Next to me is a photo album open to a page with a large black and white photo of four women at the beach at Catalina Island outside of Los Angeles. The ‘swimsuits’ are long black dresses. The date of the photograph is documented as the late 1890’s.
My husband is deep in a project of scanning his family history so that these precious and fragile inheritances can remain intact and accessible through online media. The job is tedious but rewarding. Yesterday, we had discussed how each photo reveals a story, but that the viewer is only privy to a filtered version of the story based on our own interpretations.
These women at the beach would be unable to vote for 30 more years. There is no doubt that their story of the ‘beach day’ would reveal many differences from our own experiences. We can imagine how hard life was for them, but without documentation through stories, we are stuck within the limitations of imagination.
Often, we think of imagination as a broad forest of possibility. For children, imagination is crucial to development and establishing an identity in a world much larger than them. We pride them for conceiving wonderful ideas and expressing their perspective in ways parents would never think to do. Imagination comes naturally for children, as they rely on the security of feeling that there is a place in the world that appreciates and values them.
But imagination stifles with age. We erase the potential of things and become cemented in convenience. We find a niche where patterns have emerged, filling a space that has adapted to our comfort and expectations. We forget that this place is a story, based on interpretations and filters meant to hold us there for the sake of maintaining homeostasis, the brain’s constant pull to an unchallenged status of existence.
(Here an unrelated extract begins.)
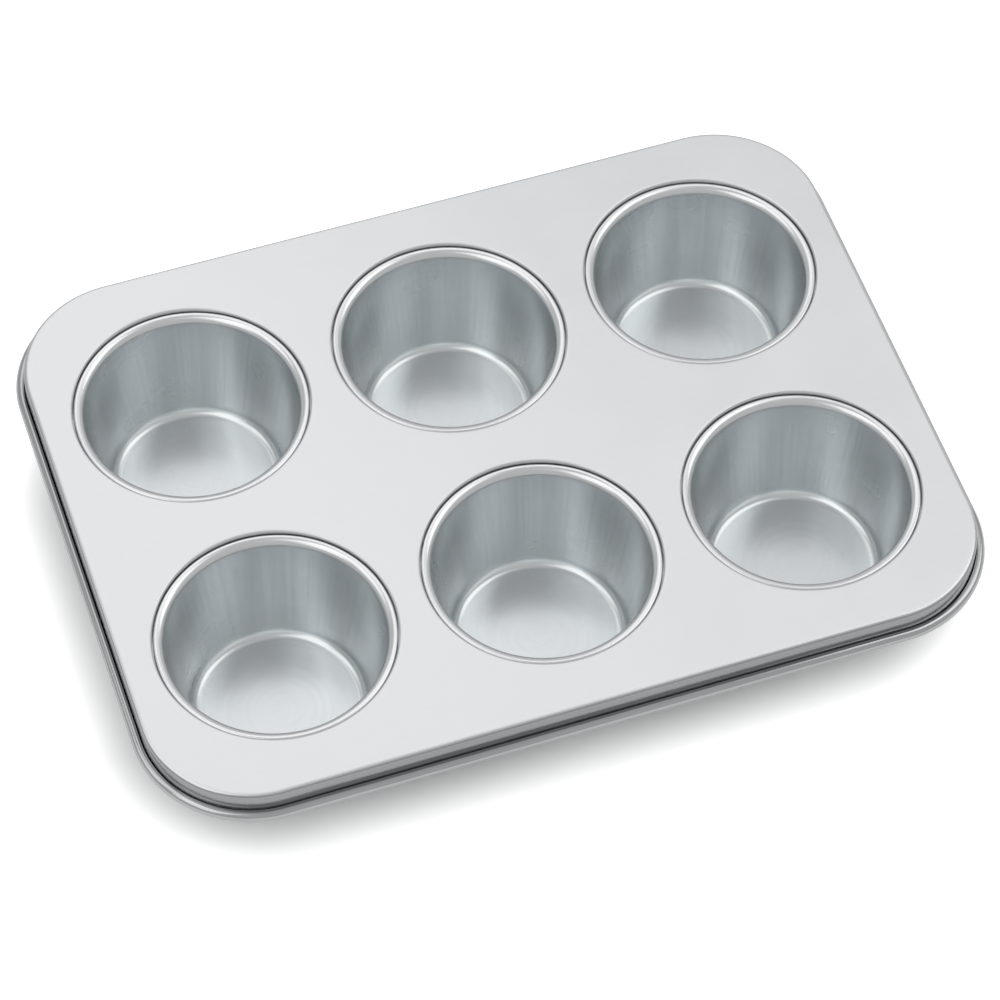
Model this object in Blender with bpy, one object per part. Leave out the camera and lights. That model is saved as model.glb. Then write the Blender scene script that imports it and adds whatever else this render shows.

Often, our heart and brain are in conflict during change, which is a good thing when it comes to agitating the waters of self-fulfillment. We fear hurting others. We fear failure. We fear success. Every excuse in the book can be found under the Fear heading because when we learned to silence our imagination there had to be a category for our stories. Freedom doesn’t arrive without struggle, because fear will always reside along resistance to an identity defined by others. Breaking free of limitations, of stories, requires a new perspective which challenges the status quo and pushes against the default structure. Fears can be overcome. Otherwise, nothing would change.